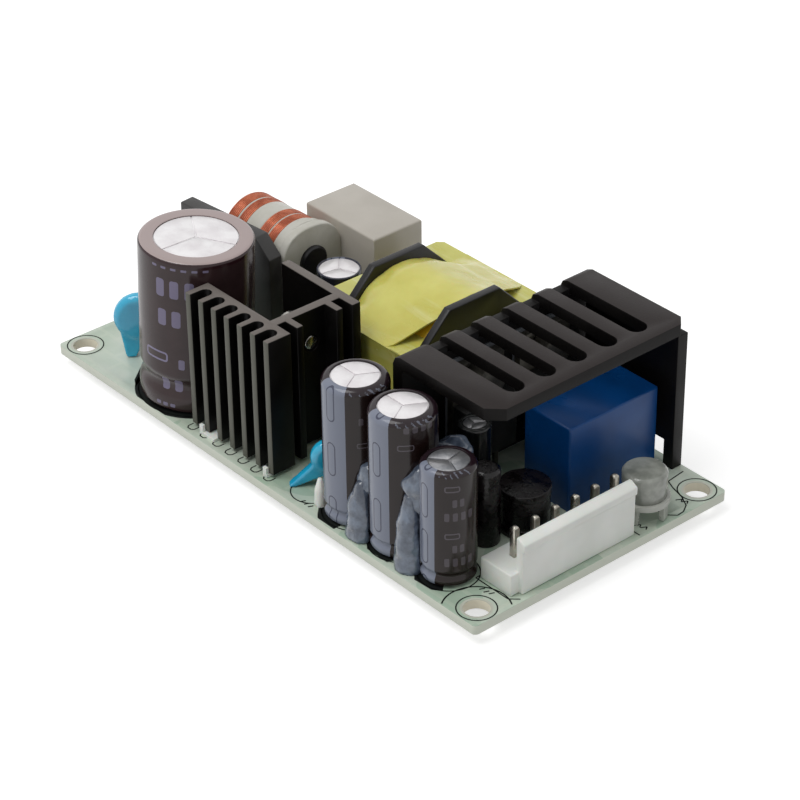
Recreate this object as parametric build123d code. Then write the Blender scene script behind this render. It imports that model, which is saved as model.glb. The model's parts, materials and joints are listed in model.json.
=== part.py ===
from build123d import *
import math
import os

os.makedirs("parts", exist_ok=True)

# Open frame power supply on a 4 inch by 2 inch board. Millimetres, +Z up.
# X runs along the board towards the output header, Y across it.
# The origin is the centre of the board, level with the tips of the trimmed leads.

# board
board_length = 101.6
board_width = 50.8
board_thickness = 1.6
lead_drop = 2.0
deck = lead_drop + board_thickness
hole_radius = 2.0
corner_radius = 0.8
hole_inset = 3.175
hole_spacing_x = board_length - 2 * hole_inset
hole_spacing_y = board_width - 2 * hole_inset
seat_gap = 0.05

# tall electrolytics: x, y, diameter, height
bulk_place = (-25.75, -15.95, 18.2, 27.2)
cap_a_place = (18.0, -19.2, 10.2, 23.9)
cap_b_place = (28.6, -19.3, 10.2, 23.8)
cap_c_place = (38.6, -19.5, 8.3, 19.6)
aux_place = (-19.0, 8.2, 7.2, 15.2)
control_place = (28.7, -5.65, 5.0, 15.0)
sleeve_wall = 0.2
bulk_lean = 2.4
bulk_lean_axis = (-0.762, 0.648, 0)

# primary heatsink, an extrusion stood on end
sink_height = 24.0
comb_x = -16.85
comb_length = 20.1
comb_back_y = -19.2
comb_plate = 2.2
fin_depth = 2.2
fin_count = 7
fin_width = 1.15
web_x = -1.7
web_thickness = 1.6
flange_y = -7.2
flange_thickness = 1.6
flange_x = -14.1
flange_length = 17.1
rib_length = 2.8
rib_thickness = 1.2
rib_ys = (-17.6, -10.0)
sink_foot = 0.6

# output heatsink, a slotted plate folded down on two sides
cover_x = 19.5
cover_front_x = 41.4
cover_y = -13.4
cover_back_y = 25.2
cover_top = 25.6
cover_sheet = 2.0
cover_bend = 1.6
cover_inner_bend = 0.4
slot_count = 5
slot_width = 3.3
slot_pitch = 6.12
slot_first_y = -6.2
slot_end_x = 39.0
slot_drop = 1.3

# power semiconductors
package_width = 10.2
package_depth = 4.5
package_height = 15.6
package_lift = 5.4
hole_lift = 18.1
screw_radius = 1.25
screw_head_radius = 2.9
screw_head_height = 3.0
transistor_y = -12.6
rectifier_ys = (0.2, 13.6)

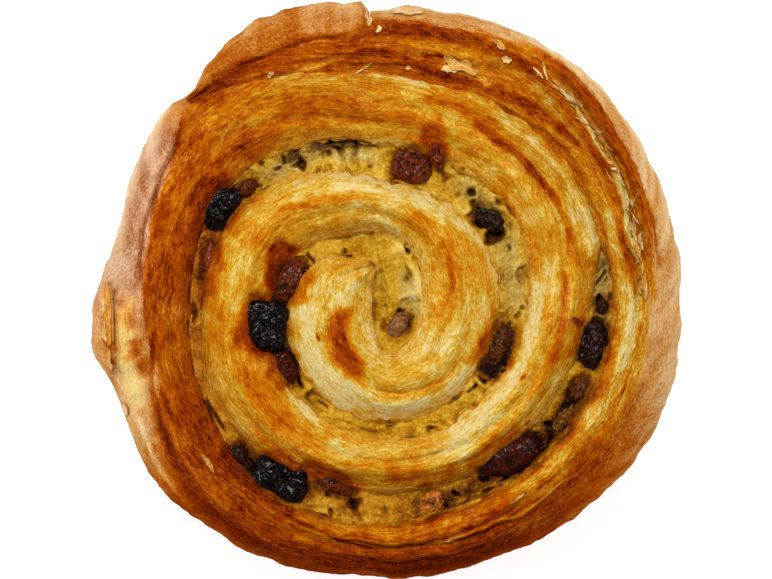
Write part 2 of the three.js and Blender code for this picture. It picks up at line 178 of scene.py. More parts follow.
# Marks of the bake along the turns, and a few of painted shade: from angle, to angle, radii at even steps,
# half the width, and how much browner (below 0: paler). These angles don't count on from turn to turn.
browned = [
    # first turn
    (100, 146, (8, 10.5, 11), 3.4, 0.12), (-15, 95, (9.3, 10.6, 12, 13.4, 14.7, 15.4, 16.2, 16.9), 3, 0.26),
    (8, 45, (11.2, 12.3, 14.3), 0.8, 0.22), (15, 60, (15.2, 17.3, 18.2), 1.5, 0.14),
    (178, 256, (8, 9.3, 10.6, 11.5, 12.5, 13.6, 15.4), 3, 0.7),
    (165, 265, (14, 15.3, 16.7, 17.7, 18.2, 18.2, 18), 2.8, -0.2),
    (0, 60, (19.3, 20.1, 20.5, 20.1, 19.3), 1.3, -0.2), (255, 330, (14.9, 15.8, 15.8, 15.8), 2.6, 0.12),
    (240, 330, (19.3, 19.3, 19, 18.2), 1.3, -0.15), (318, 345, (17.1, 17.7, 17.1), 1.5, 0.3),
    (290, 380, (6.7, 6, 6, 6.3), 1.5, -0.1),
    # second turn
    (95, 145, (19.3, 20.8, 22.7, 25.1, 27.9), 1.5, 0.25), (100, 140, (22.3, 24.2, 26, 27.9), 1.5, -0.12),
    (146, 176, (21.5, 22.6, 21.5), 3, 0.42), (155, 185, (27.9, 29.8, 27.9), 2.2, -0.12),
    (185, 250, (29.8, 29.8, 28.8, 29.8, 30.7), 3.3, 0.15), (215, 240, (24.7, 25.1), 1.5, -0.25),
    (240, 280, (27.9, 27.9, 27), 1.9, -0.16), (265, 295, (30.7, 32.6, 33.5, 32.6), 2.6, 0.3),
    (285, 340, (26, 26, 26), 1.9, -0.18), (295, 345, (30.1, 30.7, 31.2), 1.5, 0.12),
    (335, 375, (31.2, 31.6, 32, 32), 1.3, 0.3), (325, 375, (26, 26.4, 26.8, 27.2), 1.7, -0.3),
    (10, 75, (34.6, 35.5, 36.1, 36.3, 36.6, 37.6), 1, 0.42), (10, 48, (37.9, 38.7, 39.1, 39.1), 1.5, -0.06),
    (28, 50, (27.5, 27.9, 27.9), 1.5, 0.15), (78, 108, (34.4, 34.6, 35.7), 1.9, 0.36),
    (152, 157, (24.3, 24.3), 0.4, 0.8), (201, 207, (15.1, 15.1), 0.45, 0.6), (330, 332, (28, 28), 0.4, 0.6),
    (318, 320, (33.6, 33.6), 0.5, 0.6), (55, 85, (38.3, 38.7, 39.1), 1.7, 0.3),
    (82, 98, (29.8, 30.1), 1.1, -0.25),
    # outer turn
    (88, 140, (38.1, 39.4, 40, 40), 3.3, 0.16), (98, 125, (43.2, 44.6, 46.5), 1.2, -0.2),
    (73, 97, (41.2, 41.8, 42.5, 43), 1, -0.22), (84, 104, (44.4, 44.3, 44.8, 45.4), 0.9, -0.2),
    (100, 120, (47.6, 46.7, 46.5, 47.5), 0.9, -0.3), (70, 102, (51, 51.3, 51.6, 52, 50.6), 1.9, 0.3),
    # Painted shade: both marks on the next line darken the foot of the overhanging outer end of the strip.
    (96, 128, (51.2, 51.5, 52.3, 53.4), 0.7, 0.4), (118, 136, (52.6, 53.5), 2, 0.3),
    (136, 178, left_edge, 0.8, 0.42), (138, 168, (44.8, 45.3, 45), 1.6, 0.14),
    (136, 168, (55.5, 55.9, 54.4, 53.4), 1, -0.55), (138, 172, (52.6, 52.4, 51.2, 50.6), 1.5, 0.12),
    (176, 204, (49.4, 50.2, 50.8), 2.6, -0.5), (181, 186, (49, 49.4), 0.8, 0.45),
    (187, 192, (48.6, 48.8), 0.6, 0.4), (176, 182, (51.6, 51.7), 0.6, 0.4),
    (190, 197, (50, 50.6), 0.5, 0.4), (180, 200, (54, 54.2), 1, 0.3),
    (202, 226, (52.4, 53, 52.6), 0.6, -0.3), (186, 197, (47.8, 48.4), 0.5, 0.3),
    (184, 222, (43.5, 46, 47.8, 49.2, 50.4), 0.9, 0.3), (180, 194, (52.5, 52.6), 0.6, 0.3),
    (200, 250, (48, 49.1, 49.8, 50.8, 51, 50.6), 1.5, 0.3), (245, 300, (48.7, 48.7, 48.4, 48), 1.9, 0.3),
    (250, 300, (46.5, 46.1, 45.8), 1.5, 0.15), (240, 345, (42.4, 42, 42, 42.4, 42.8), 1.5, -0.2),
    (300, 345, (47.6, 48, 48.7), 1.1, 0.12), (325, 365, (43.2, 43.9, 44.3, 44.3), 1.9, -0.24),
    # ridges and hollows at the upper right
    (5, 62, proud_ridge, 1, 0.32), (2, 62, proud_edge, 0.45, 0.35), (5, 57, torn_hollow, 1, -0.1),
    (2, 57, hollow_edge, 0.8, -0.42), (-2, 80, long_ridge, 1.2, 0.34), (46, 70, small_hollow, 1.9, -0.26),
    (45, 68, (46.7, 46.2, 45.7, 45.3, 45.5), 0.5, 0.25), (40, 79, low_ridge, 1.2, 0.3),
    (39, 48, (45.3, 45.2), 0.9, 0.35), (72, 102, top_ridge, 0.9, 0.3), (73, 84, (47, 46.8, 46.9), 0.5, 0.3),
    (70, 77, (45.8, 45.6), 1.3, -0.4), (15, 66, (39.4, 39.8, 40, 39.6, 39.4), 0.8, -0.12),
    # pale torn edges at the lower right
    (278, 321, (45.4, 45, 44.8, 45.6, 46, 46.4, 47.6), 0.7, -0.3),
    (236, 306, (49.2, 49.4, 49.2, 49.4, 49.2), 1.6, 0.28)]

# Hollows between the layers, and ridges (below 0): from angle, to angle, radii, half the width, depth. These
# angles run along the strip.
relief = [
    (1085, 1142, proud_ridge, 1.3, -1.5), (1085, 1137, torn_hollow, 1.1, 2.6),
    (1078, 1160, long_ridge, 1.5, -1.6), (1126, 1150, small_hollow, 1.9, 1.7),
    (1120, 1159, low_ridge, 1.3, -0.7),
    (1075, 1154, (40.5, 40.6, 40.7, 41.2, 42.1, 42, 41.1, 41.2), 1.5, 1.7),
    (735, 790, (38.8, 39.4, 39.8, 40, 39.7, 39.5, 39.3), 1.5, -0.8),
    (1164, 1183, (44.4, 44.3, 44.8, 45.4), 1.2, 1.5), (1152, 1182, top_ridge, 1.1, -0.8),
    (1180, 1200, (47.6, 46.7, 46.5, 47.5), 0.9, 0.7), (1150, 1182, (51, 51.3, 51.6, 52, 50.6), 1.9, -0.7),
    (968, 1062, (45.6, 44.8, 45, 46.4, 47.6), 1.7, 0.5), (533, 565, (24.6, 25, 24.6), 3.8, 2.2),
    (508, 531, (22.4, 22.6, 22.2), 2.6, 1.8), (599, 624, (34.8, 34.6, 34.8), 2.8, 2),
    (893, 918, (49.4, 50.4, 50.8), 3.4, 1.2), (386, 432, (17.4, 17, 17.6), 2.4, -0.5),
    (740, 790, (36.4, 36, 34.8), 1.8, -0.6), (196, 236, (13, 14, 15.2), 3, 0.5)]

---

> _Task brief_: Quote the listing above from its first line to the line with "bulk_lean_axis = (-0.762, 0.648, 0)", inclusive, and add nothing.

> _Exercise result_:
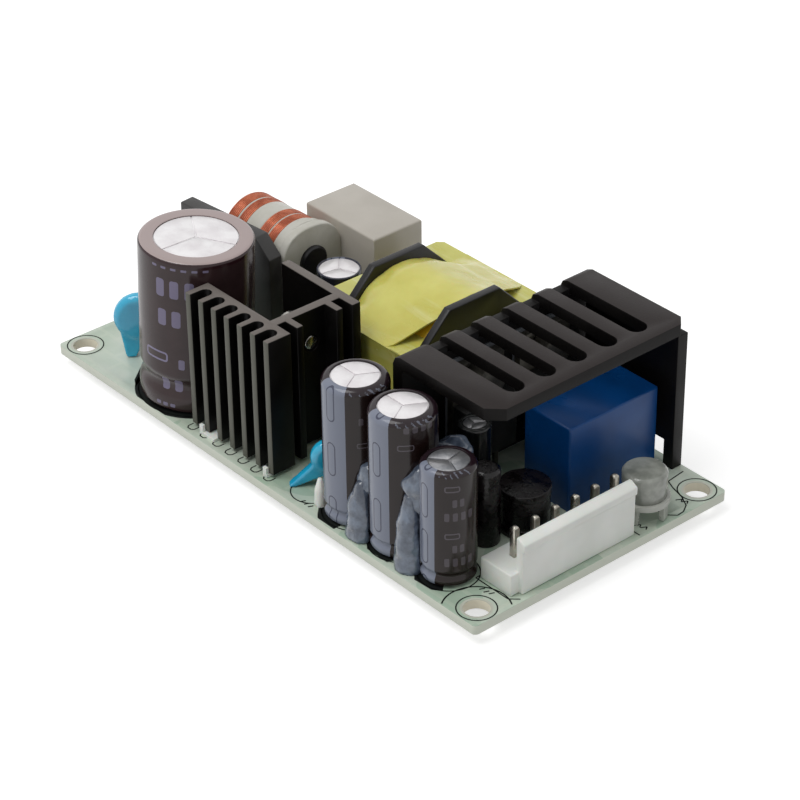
Recreate this object as parametric build123d code. Then write the Blender scene script behind this render. It imports that model, which is saved as model.glb. The model's parts, materials and joints are listed in model.json.
=== part.py ===
from build123d import *
import math
import os

os.makedirs("parts", exist_ok=True)

# Open frame power supply on a 4 inch by 2 inch board. Millimetres, +Z up.
# X runs along the board towards the output header, Y across it.
# The origin is the centre of the board, level with the tips of the trimmed leads.

# board
board_length = 101.6
board_width = 50.8
board_thickness = 1.6
lead_drop = 2.0
deck = lead_drop + board_thickness
hole_radius = 2.0
corner_radius = 0.8
hole_inset = 3.175
hole_spacing_x = board_length - 2 * hole_inset
hole_spacing_y = board_width - 2 * hole_inset
seat_gap = 0.05

# tall electrolytics: x, y, diameter, height
bulk_place = (-25.75, -15.95, 18.2, 27.2)
cap_a_place = (18.0, -19.2, 10.2, 23.9)
cap_b_place = (28.6, -19.3, 10.2, 23.8)
cap_c_place = (38.6, -19.5, 8.3, 19.6)
aux_place = (-19.0, 8.2, 7.2, 15.2)
control_place = (28.7, -5.65, 5.0, 15.0)
sleeve_wall = 0.2
bulk_lean = 2.4
bulk_lean_axis = (-0.762, 0.648, 0)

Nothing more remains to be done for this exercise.